As usual, I’ll do a detailed breakdown/discussion after the Blu-ray release as I hate to spoil films, even ones as poor as this one. But… but…. well, does anyone really care at this point about something as stupid as these Trek reboots? Let’s just say… well, you recall Mars Attacks and how those pesky critters were beat by playing music at them? Kinda crazy but it worked because it was a comedy and daft fun and… well, they sort of pull the same gag here in Star Trek Beyond. I’m still rather incredulous, frankly. They wouldn’t pull that kind of rubbish in the ‘sixties show for fear of coming off as camp as the Batman tv show. Its the Beyond equivalent of teleporting Khan all the way from Earth over to Kronos in Into Darkness, or ‘hiding’ the Enterprise in an ocean- it’s Star Trek jumping the shark yet again.
God I realise I must sound like an angry Trekkie, but what I’m suggesting is that the makers of the sixties show had more self-respect than this modern breed of Trek custodians who just think any shit goes, frankly. Well, thats the heart of it- its all so stupid. Destroy an alien fleet with loud rock music? A distraction involving hologram Kirk’s riding motorbikes (is it holographic sound as well, and how come each individual hologram races its own path around the objects and ditches/jumps)?

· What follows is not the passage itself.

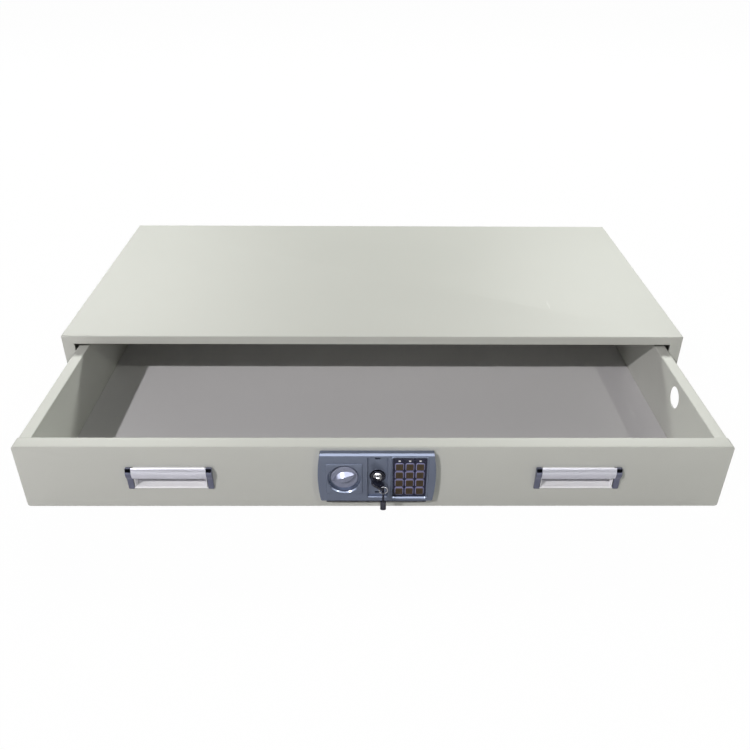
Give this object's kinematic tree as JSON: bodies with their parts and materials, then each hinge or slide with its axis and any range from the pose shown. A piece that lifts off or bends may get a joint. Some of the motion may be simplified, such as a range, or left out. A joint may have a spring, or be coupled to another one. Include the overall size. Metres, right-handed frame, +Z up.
{
  "type": "under desk drawer",
  "caption": "Wide shallow locking steel drawer in a cabinet that fixes under a desk, with recessed pulls, a keypad lock with a turning knob and a key override.",
  "frame": {"origin": "centre of the cabinet's flat underside", "axes": "+X to the right along the cabinet's width seen from the front, -Y out of the front, +Z up"},
  "size_m": [1, 0.7926, 0.14],
  "materials": {
    "powder_coat": "satin light grey powder coat with a fine orange-peel texture",
    "zinc_steel": "bright zinc plate",
    "bright_steel": "nickel-bright turned steel",
    "chrome": "polished",
    "satin_aluminium": "satin anodised",
    "cup_plastic": "pale silver, semi-gloss",
    "lock_plastic": "blue-grey metallic, satin",
    "knob_plastic": "blue-grey metallic, semi-gloss",
    "keypad_black": "near black, satin",
    "key_face": "dark brown with a pale violet border and faint numerals",
    "light_lens": "milky white",
    "circuit_board": "solder mask",
    "black_plastic": "moulded, satin"
  },
  "bodies": {
    "cabinet": {"cabinet_shell": "powder_coat", "cabinet_base": "powder_coat", "cabinet_back": "powder_coat", "slide_bracket_left": "zinc_steel", "slide_bracket_right": "zinc_steel", "slide_outer_left": "zinc_steel", "slide_outer_right": "zinc_steel", "bolt_strike": "zinc_steel"},
    "middle_slide_left": {"slide_middle_left": "zinc_steel"},
    "middle_slide_right": {"slide_middle_right": "zinc_steel"},
    "drawer": {"drawer_floor": "powder_coat", "drawer_side_left": "powder_coat", "drawer_side_right": "powder_coat", "drawer_back": "powder_coat", "front_panel": "powder_coat", "front_inner_cover": "powder_coat", "slide_inner_left": "zinc_steel", "slide_inner_right": "zinc_steel", "handle_cup_left": "cup_plastic", "handle_cup_right": "cup_plastic", "handle_grip_left": "satin_aluminium", "handle_grip_right": "satin_aluminium", "handle_cap_left_a": "chrome", "handle_cap_left_b": "chrome", "handle_cap_right_a": "chrome", "handle_cap_right_b": "chrome", "lock_faceplate": "lock_plastic", "keypad_plate": "keypad_black", "keypad_circuit_board": "circuit_board", "indicator_light_1": "light_lens", "indicator_light_2": "light_lens", "indicator_light_3": "light_lens", "lock_case": "zinc_steel", "battery_cover": "black_plastic", "solenoid": "zinc_steel", "lock_cylinder_housing": "zinc_steel"},
    "knob": {"knob": "knob_plastic"},
    "bolts": {"bolt_carriage": "bright_steel", "bolt_left": "bright_steel", "bolt_right": "bright_steel"},
    "plunger": {"solenoid_plunger": "bright_steel"},
    "key": {"lock_plug": "bright_steel", "lock_cam": "bright_steel", "key_shank": "bright_steel", "key_bow": "black_plastic"},
    "ring": {"key_ring": "bright_steel"},
    "spare_key": {"spare_key_bow": "black_plastic", "spare_key_shank": "bright_steel"},
    "button_1": {"button_1": "key_face"},
    "button_2": {"button_2": "key_face"},
    "button_3": {"button_3": "key_face"},
    "button_4": {"button_4": "key_face"},
    "button_5": {"button_5": "key_face"},
    "button_6": {"button_6": "key_face"},
    "button_7": {"button_7": "key_face"},
    "button_8": {"button_8": "key_face"},
    "button_9": {"button_9": "key_face"},
    "button_clear": {"button_clear": "key_face"},
    "button_0": {"button_0": "key_face"},
    "button_enter": {"button_enter": "key_face"}
  },
  "joints": [
    {"name": "drawer_slide", "type": "slide", "parent": "cabinet", "child": "drawer", "axis": [0, -1, 0], "range_m": [-0.2646, 0.1754]},
    {"name": "middle_slide_left_travel", "type": "slide", "parent": "cabinet", "child": "middle_slide_left", "axis": [0, -1, 0], "range_m": [-0.1323, 0.0877]},
    {"name": "middle_slide_right_travel", "type": "slide", "parent": "cabinet", "child": "middle_slide_right", "axis": [0, -1, 0], "range_m": [-0.1323, 0.0877]},
    {"name": "knob_turn", "type": "hinge", "parent": "drawer", "child": "knob", "pos_m": [-0.0405, -0.5121, 0.0725], "axis": [0, -1, 0], "range_deg": [0, 70]},
    {"name": "bolt_throw", "type": "slide", "parent": "drawer", "child": "bolts", "axis": [0, 0, -1], "range_m": [0, 0.012]},
    {"name": "plunger_pull", "type": "slide", "parent": "drawer", "child": "plunger", "axis": [1, 0, 0], "range_m": [0, 0.003], "stiffness_N_per_m": 60},
    {"name": "key_turn", "type": "hinge", "parent": "drawer", "child": "key", "pos_m": [0.0043, -0.5121, 0.0745], "axis": [0, -1, 0], "range_deg": [0, 90]},
    {"name": "ring_swing", "type": "hinge", "parent": "key", "child": "ring", "pos_m": [0.01176, -0.538, 0.07172], "axis": [0, -1, 0], "range_deg": [-12, 12]},
    {"name": "spare_key_swing", "type": "hinge", "parent": "ring", "child": "spare_key", "pos_m": [0.01176, -0.538, 0.06137], "axis": [1, 0, 0], "range_deg": [-40, 0]},
    {"name": "button_1_press", "type": "slide", "parent": "drawer", "child": "button_1", "axis": [0, 1, 0], "range_m": [0, 0.001], "stiffness_N_per_m": 250},
    {"name": "button_2_press", "type": "slide", "parent": "drawer", "child": "button_2", "axis": [0, 1, 0], "range_m": [0, 0.001], "stiffness_N_per_m": 250},
    {"name": "button_3_press", "type": "slide", "parent": "drawer", "child": "button_3", "axis": [0, 1, 0], "range_m": [0, 0.001], "stiffness_N_per_m": 250},
    {"name": "button_4_press", "type": "slide", "parent": "drawer", "child": "button_4", "axis": [0, 1, 0], "range_m": [0, 0.001], "stiffness_N_per_m": 250},
    {"name": "button_5_press", "type": "slide", "parent": "drawer", "child": "button_5", "axis": [0, 1, 0], "range_m": [0, 0.001], "stiffness_N_per_m": 250},
    {"name": "button_6_press", "type": "slide", "parent": "drawer", "child": "button_6", "axis": [0, 1, 0], "range_m": [0, 0.001], "stiffness_N_per_m": 250},
    {"name": "button_7_press", "type": "slide", "parent": "drawer", "child": "button_7", "axis": [0, 1, 0], "range_m": [0, 0.001], "stiffness_N_per_m": 250},
    {"name": "button_8_press", "type": "slide", "parent": "drawer", "child": "button_8", "axis": [0, 1, 0], "range_m": [0, 0.001], "stiffness_N_per_m": 250},
    {"name": "button_9_press", "type": "slide", "parent": "drawer", "child": "button_9", "axis": [0, 1, 0], "range_m": [0, 0.001], "stiffness_N_per_m": 250},
    {"name": "button_clear_press", "type": "slide", "parent": "drawer", "child": "button_clear", "axis": [0, 1, 0], "range_m": [0, 0.001], "stiffness_N_per_m": 250},
    {"name": "button_0_press", "type": "slide", "parent": "drawer", "child": "button_0", "axis": [0, 1, 0], "range_m": [0, 0.001], "stiffness_N_per_m": 250},
    {"name": "button_enter_press", "type": "slide", "parent": "drawer", "child": "button_enter", "axis": [0, 1, 0], "range_m": [0, 0.001], "stiffness_N_per_m": 250}
  ],
  "couplings": [
    {"joint": "middle_slide_left_travel", "follows": "drawer_slide", "ratio": 0.5},
    {"joint": "middle_slide_right_travel", "follows": "drawer_slide", "ratio": 0.5},
    {"joint": "knob_turn", "follows": "bolt_throw", "rad_per_m": 101.81}
  ]
}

So here we are yet again talking about how stupid modern films and modern audiences are. Audiences accept this nonsense without walking out or yelling ‘foul!’ at the screen, so naturally film-makers exploit them all the more. And it does feel like exploitation. There is little attempt at internal logic or restraint in Beyond. Its just one excuse for a stunt/fight/visual effect after another. There’s little difference between these modern Trek films and stuff like the Transformers franchise.
Which is pretty frustrating because there does seem to be at least some attempt to recapture the spirit of the original ‘sixties Trek (probably due to the involvement of Simon Pegg in the script). Indeed, in some ways its the nearest any Trek movie (Wrath of Khan likely excepted) has ever come to an episode of the original show. The cast are pretty good. I’m finally warming a little to Chris Pine as Kirk, and Karl Urban’s McCoy is as much a pleasure as ever, but as the original Trek films found, its difficult to be fair to an ensemble cast in individual films compared to doing it over several tv episodes. The late Anton Yelchin’s Chekov is sadly wasted, as is Sulu and even Uhura feel’s under-used here, but really that’s almost inevitable. Its not that the cast are just competing with each other for screen-time, they are competing with the CGI effects and all the stunts and spectacle that these modern films seem to think they have to present. I mean, the film has its moments, but the leaps of logic and convenience to tie all the sequences and set-pieces together are just astonishing.
The leaps of logic/coincidence are quite breathtaking- the big bad guy is searching for a part of his Alien Weapon of Mass Destruction that just happens to be in the Enterprise’s storeroom-cum-trophy cabinet, and the Enterprise just happens to be taking shore leave at Yorktown which just happens to be situated alongside a nebulae-cum-asteroid field (the film isn’t great at scientifically-correct astronomical events) which just happens to be hiding the planet where the big bad guy is hiding and even though we are assured the big bad guy ‘needs’ the alien artifact for his nefarious deeds he’s already got sufficient an arsenal to take down the Enterprise and all of the Death Star-sized Yorktown but instead coaxes the Enterprise into danger by fashioning some kind of distress signal/rescue mission… oh I give up. I mean, thats not spoiling anything, thats just the basic set-up. The real nonsense/contrivances jump up a later.
Subtlety be damned, Yorktown is like a giant Death Star Soap Bubble, so big the Enterprise drives in like it’s running through a bus-lane to a service station. The bad guys armada is like a giant swarm of robots hustled in from The Matrix films. The explosions are huge. The (virtual) camera spins around from set-piece to set-piece, upside-down one minute, plunging down an abyss the next, intent on making the audience throw-up. Its all very ‘big’, very much a spectacle, very noisy and whatever. Its clearly what film studios think sci-fi blockbusters have to be in order to satisfy modern audiences, in just the same way as the carnage within superhero films gets bigger and bigger with each variant. Just where are they all going?
Oh thats enough. I can’t waste anymore time on this nonsense.